Ploucquet left his position at the royal natural history cabinet in 1858 to found a private museum, with his post as chief taxidermist succeeded by Martin Hinrich Lichtenstein. In the mid-1860s the site of Plocuquet's museum was seized under eminent domain to build a railway – he received compensation for the seizure and was able to temporarily house the collection at a nearby site before moving the museum to Vienna. However, he was forced to return to Stuttgart following the outbreak of the Austro-Prussian War in 1866. Shortly after returning to Stuttgart he sold his collection and, reportedly almost blind since departing the royal natural history cabinet in 1858, he did not produce any taxidermy mounts after this point.

==Death and legacy==
Ploucquet died in Stuttgart on 16 February 1878. Some of his surviving works are held in private collections. In the years prior to his death he sold much of his taxidermy collection to the operators of the Mineral Baths Berg, who went on to resell it in 1873 to the operators of the Crystal Palace permanent exhibition in Sydenham Hill, United Kingdom. Ploucquet's collection remained on display there until it was lost in the 1936 fire that destroyed the Crystal Palace. His most famous work, the six-piece diorama depicting the fable of Reynard the Fox, was owned by the Leigh family and kept at Stoneleigh Abbey in Warwickshire for several decades until it was sold at auction by Christie's in 1981. It is now held in a private collection.

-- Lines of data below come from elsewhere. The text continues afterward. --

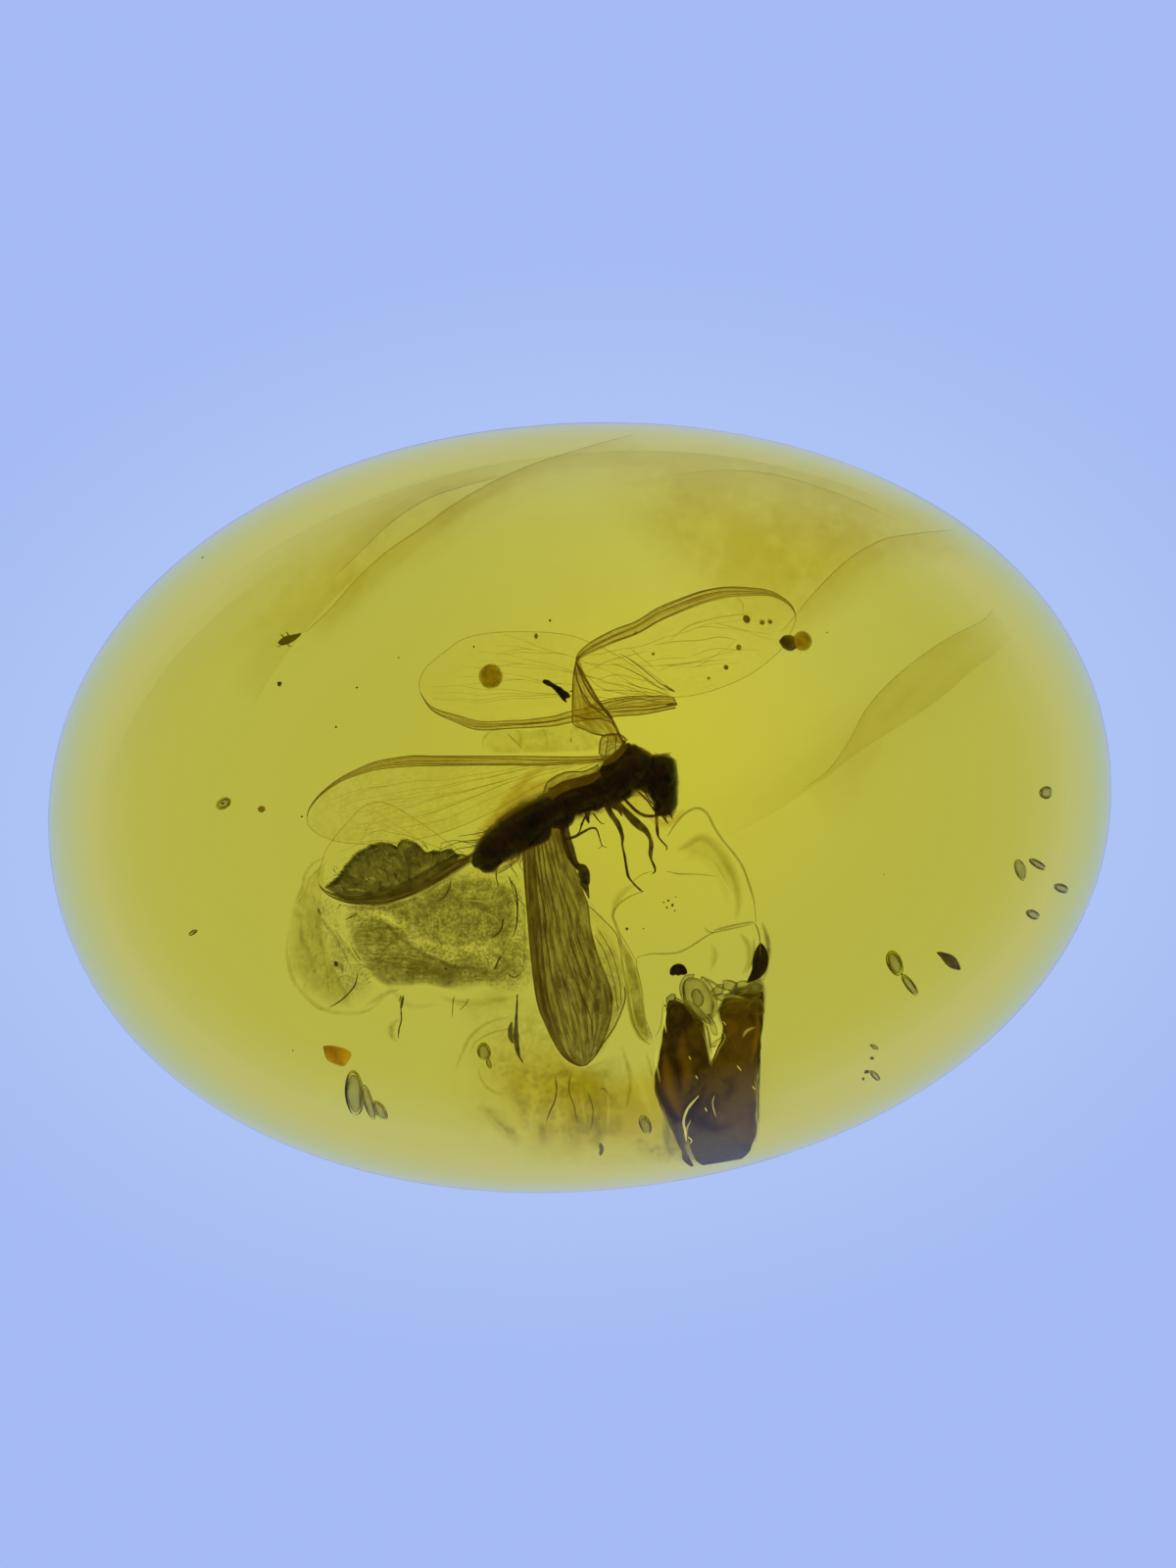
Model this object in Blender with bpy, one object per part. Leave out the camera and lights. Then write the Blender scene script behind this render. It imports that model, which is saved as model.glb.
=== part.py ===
"""A winged termite sealed in an oval amber cabochon, as separate closed solids in metres, +Z up.

The stone lies on its flat ground base. Its long axis is X, its outline is a superellipse that is a little
fuller at one end, and its dome is half an ellipsoid that rises from a low rounded rim. It is parted by two
flat faces above the rim, so that the pocket round the insect is open to the parting plane. The origin is
under the middle of the stone, on the surface that it rests on.

The insect lies on its side with its head towards +X. Every wing is a thin blade between a leading and a
trailing edge, each given from root to tip.
"""

import math
import random

import bmesh
import bpy
from mathutils import Vector

MM = 0.001

# The stone
STONE_LENGTH = 24.0 * MM
STONE_WIDTH = 17.32 * MM
STONE_HEIGHT = 5.6 * MM
RIM_HEIGHT = 0.5 * MM
OUTLINE_POWER = 2.06
OUTLINE_EGG = -0.0134
BASE_FRACTION = 0.90
CROWN_FRACTION = 0.02
PARTING_HEIGHT = 1.5 * MM
PARTING_GAP = 0.1 * MM
STONE_SEGMENTS = 64
UPPER_RINGS = 9
UNDERSIDE_RINGS = 3
SHOULDER_RINGS = 2

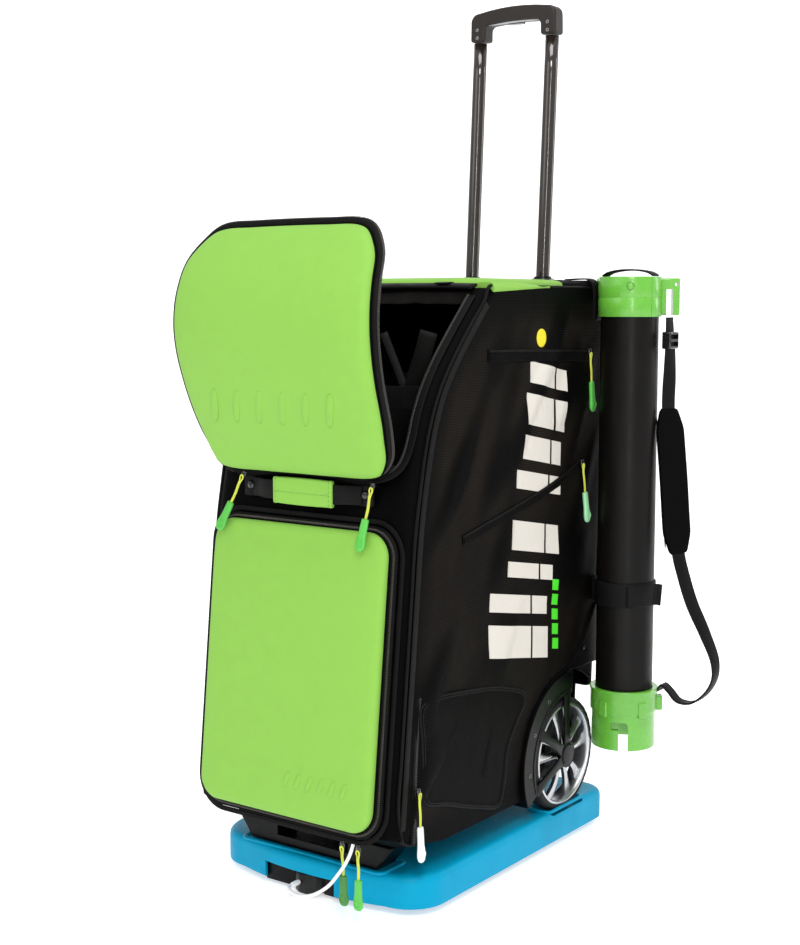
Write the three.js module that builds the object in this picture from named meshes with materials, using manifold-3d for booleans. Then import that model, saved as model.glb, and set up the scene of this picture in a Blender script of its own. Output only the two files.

Ploucquet's work, particularly the dioramas presented at the Great Exhibition in 1851, is credited with popularising the practice of anthropomorphised novelty taxidermy in the United Kingdom, and may have inspired the work of English taxidermist Walter Potter. German-British zoologist and taxidermist Albert Günther, who studied under Ploucquet in the 1850s, referred to him in a letter as "a perfect artist and the greatest taxidermist then living".